The committee is expected to focus on workers' compensation programs, which currently cover jockeys in five states, although Van Clief said that implementing similar programs in all racing states would be a "laborious and time-consuming process."

"The goal is to arrive at an insurance facility that will provide jockeys with protection on the track that is portable, that they can carry around with them as they travel to tracks," Van Clief said. The task force will only consider plans to cover accidents on the track, and not overall health insurance for jockeys, Van Clief said.

The task force was formed in the wake of two disruptions earlier this month at Churchill Downs and Hoosier Park in which 14 jockeys at each track were banned after they refused to ride, citing safety and insurance concerns.

Gertmenian was a late addition to the task force. He asked to be included Saturday, according to task force officials. Gertmenian declined to comment after the meeting, as did the other Guild representative, Darrell Haire.

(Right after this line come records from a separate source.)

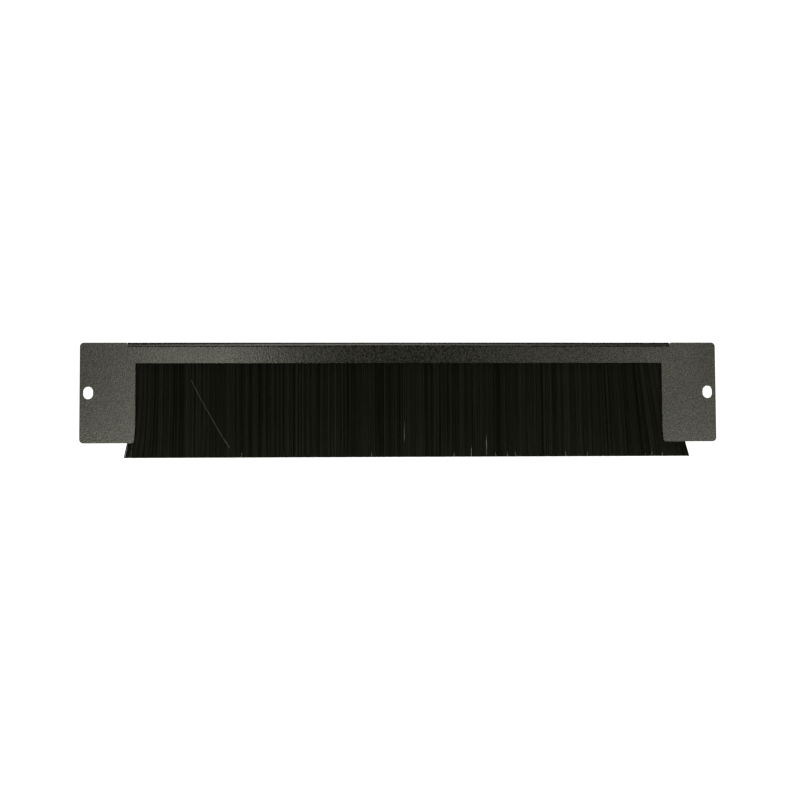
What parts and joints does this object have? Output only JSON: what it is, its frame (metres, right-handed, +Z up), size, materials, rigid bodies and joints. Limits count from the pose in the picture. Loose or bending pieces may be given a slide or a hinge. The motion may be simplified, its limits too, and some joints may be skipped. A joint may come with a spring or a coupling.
{
  "type": "rack brush strip panel",
  "caption": "Black steel rack panel with a wide cable window that is open at the bottom, closed by a hanging strip of bristles that cables pass through.",
  "frame": {"origin": "midway between the two mounting slots, on the back face of the ears", "axes": "+X along the panel, to the right as seen from the front; +Y into the rack; +Z up"},
  "size_m": [0.4776, 0.02, 0.0864],
  "materials": {
    "powder_coat": "fine-textured semi-matt dark powder coat",
    "bristle": "fine black nylon filaments",
    "carrier": "satin black anodised",
    "channel": "zinc-plated strip",
    "wire": "bright drawn wire",
    "fixings": "bright zinc-plated"
  },
  "bodies": {
    "root": {"panel": "powder_coat", "brush_carrier": "carrier", "brush_channel": "channel", "core_wire": "wire", "bristles": "bristle", "studs": "fixings", "washers": "fixings", "nuts": "fixings"}
  },
  "joints": []
}
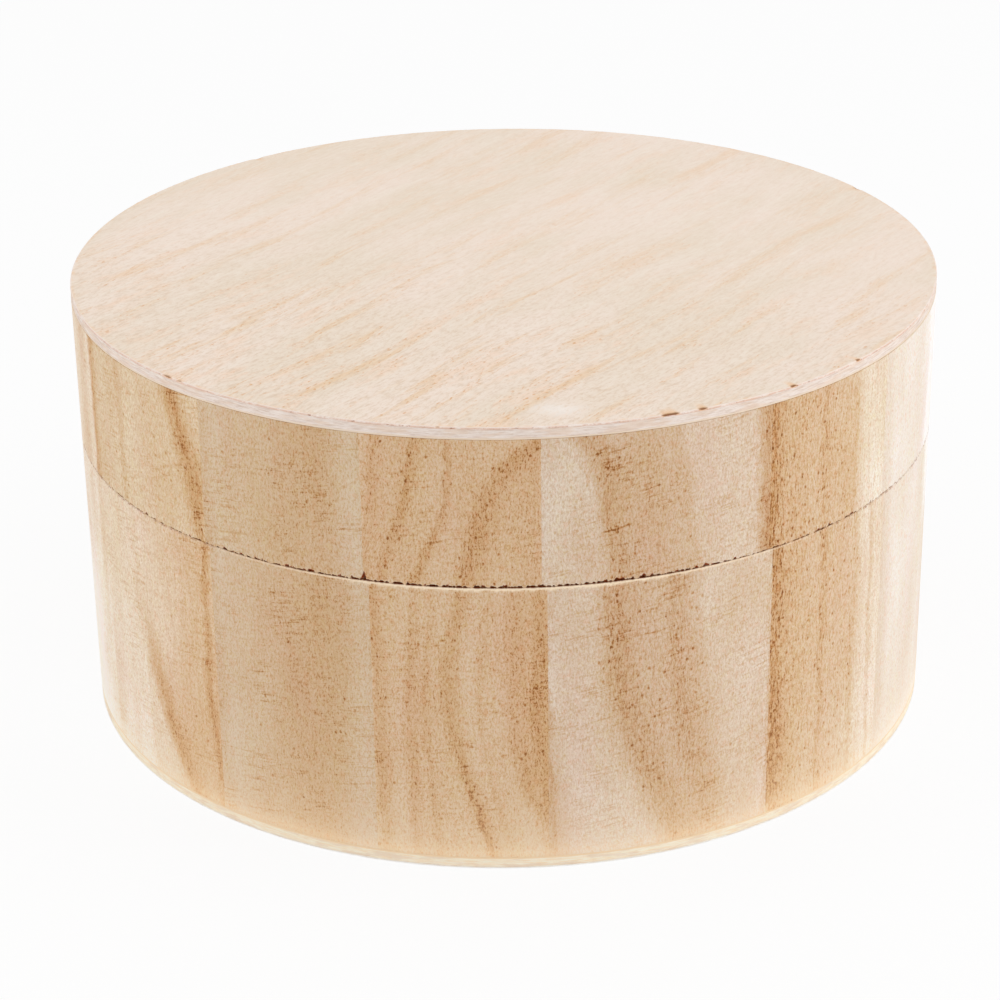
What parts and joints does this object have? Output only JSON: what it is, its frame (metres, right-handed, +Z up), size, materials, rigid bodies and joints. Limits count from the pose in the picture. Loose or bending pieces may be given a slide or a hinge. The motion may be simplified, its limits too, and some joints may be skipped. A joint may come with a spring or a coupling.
{
  "type": "round lidded box",
  "caption": "Low round box of raw wood with upright staves, flush plywood discs above and below, and a lift-off lid that a bent inner ring keeps in place.",
  "frame": {"origin": "centre of the underside, on the surface that the box stands on", "axes": "+Z up along the box's axis; -Y is the front, the side that faces the viewer"},
  "size_m": [0.12, 0.12, 0.0623],
  "materials": {
    "stave_wood": "matte",
    "face_veneer": "matte",
    "disc_core": "matte",
    "back_veneer": "matte",
    "liner_wood": "matte"
  },
  "bodies": {
    "base": {"base_stave_01": "stave_wood", "base_stave_02": "stave_wood", "base_stave_03": "stave_wood", "base_stave_04": "stave_wood", "base_stave_05": "stave_wood", "base_stave_06": "stave_wood", "base_stave_07": "stave_wood", "base_stave_08": "stave_wood", "base_stave_09": "stave_wood", "base_stave_10": "stave_wood", "base_stave_11": "stave_wood", "base_stave_12": "stave_wood", "base_stave_13": "stave_wood", "base_stave_14": "stave_wood", "base_stave_15": "stave_wood", "base_face_veneer": "face_veneer", "base_core": "disc_core", "base_back_veneer": "back_veneer", "liner": "liner_wood"},
    "lid": {"lid_stave_01": "stave_wood", "lid_stave_02": "stave_wood", "lid_stave_03": "stave_wood", "lid_stave_04": "stave_wood", "lid_stave_05": "stave_wood", "lid_stave_06": "stave_wood", "lid_stave_07": "stave_wood", "lid_stave_08": "stave_wood", "lid_stave_09": "stave_wood", "lid_stave_10": "stave_wood", "lid_stave_11": "stave_wood", "lid_stave_12": "stave_wood", "lid_stave_13": "stave_wood", "lid_stave_14": "stave_wood", "lid_stave_15": "stave_wood", "lid_face_veneer": "face_veneer", "lid_core": "disc_core", "lid_back_veneer": "back_veneer"}
  },
  "joints": [
    {"name": "lid_lift", "type": "slide", "parent": "base", "child": "lid", "axis": [0, 0, 1], "range_m": [0, 0.08]}
  ]
}
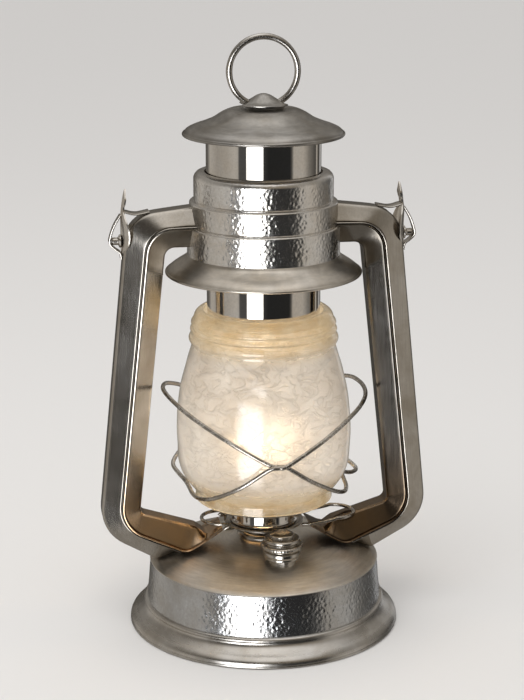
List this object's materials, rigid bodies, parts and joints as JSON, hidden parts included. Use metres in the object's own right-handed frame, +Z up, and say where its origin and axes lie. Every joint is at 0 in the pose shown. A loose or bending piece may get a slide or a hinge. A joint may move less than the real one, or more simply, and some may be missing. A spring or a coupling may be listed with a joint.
{
  "type": "barn lantern",
  "caption": "Tubular oil barn lantern with hammered fount, two side tubes, frosted glass globe in a wire guard, sprung chimney, canopy and hanging ring.",
  "frame": {"origin": "on the ground, on the lantern's axis, at the centre of the foot's underside", "axes": "+Z up along the chimney's axis; +X towards the right-hand side tube; -Y is the front, with the filler cap"},
  "size_m": [0.1996, 0.168, 0.3636],
  "materials": {
    "satin_nickel": "satin spun nickel plate",
    "hammered_nickel": "bright nickel plate with a hammered texture",
    "polished_chrome": "mirror polish",
    "dull_steel": "plain dull plate",
    "guard_wire": "drawn wire, dull plate",
    "burner_brass": "plain satin",
    "wick_cotton": "woven cotton tape",
    "seal_rubber": "matte",
    "frosted_glass": "frosted, seedy, warm cream with amber rims"
  },
  "bodies": {
    "frame": {"foot_flange": "satin_nickel", "fount_top": "satin_nickel", "tube_outer_right": "satin_nickel", "tube_outer_left": "satin_nickel", "tube_inner_right": "satin_nickel", "tube_inner_left": "satin_nickel", "ear_plate_right": "satin_nickel", "ear_plate_left": "satin_nickel", "ear_strap_right": "satin_nickel", "ear_strap_left": "satin_nickel", "ear_tab_right": "satin_nickel", "ear_tab_left": "satin_nickel", "hood_brim": "satin_nickel", "fount_wall": "hammered_nickel", "hood": "hammered_nickel", "burner_neck": "polished_chrome", "fount_floor": "dull_steel", "filler_neck": "dull_steel", "ear_pin_right": "dull_steel", "ear_pin_left": "dull_steel", "chimney_spring": "dull_steel", "burner_collar": "burner_brass", "burner_tube": "burner_brass", "burner_cone": "burner_brass", "wick_tube": "burner_brass"},
    "chimney": {"chimney_tube": "polished_chrome", "canopy": "satin_nickel", "canopy_leg_1": "dull_steel", "canopy_leg_2": "dull_steel", "canopy_leg_3": "dull_steel", "finial": "satin_nickel", "finial_nut": "dull_steel"},
    "ring": {"hanging_ring": "dull_steel"},
    "globe_carrier": {"carrier_plate": "polished_chrome", "carrier_sleeve": "polished_chrome", "globe_gallery": "dull_steel", "globe": "frosted_glass", "guard_wire_a": "guard_wire", "guard_wire_b": "guard_wire", "lift_loop_right": "guard_wire", "lift_loop_left": "guard_wire"},
    "wick_shaft": {"wick_spindle": "burner_brass", "wick_knob": "burner_brass"},
    "wick_slide": {"wick": "wick_cotton"},
    "filler_carrier": {"filler_seal": "seal_rubber"},
    "filler_top": {"filler_cap": "polished_chrome"}
  },
  "joints": [
    {"name": "chimney_lift", "type": "slide", "parent": "frame", "child": "chimney", "axis": [0, 0, 1], "range_m": [0, 0.02], "stiffness_N_per_m": 150, "springref_m": -0.02, "deforming": ["chimney_spring"]},
    {"name": "ring_swing", "type": "hinge", "parent": "chimney", "child": "ring", "pos_m": [0, 0, 0.321], "axis": [1, 0, 0], "range_deg": [-70, 70]},
    {"name": "globe_lift", "type": "slide", "parent": "frame", "child": "globe_carrier", "axis": [0, 0, 1], "range_m": [0, 0.016]},
    {"name": "wick_turn", "type": "hinge", "parent": "frame", "child": "wick_shaft", "pos_m": [0.0052, 0, 0.0595], "axis": [0, 1, 0], "range_deg": [-180, 80]},
    {"name": "wick_rise", "type": "slide", "parent": "frame", "child": "wick_slide", "axis": [0, 0, 1], "range_m": [-0.013, 0.0058]},
    {"name": "filler_rise", "type": "slide", "parent": "frame", "child": "filler_carrier", "axis": [0, 0, 1], "range_m": [0, 0.0051]},
    {"name": "filler_turn", "type": "hinge", "parent": "filler_carrier", "child": "filler_top", "pos_m": [0.0053, -0.0375, 0.0577], "axis": [0, 0, 1], "range_deg": [0, 720]}
  ],
  "couplings": [
    {"joint": "wick_rise", "follows": "wick_turn", "m_per_rad": 0.0041},
    {"joint": "filler_rise", "follows": "filler_turn", "m_per_rad": 0.00039789}
  ]
}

Later, Gertmenian told The Blood-Horse that he did not provide any proposals on insurance at the meeting. "That would have been presumptuous of me when people at the meeting were trying to identify the problem," Gertmenian said.

Gertmenian, whose company, Matrix Capital Associates, took over management of the Guild in 2001, has become a polarizing figure in the debate over jockeys' insurance, as much for his personal style as for his insistence that racetracks should pay for all the accident insurance premiums.

Some jockeys have called for an independent audit of the Guild's finances because of concern over how the Guild has managed annual payments of $2.2 million from the racetracks. A check of Gertmenian's resume has raised questions about his qualifications. Little or no evidence could be found that he served in an important role in the Nixon and Ford administrations, a key claim in his resume.

The task force had initially asked Haire to serve on the committee as the Guild's representative. When asked why Gertmenian was allowed to participate, Van Clief said, "We want to make this as ecumenical as we can. We're not being terribly strict. If an organization wants to send two delegates rather than one, we're not going to have a problem with that."

Members of the task force described the meeting as collegial.

"We tried to keep the conversation on the legal and technical issues and steer it away from any of the more controversial topics," Van Clief said.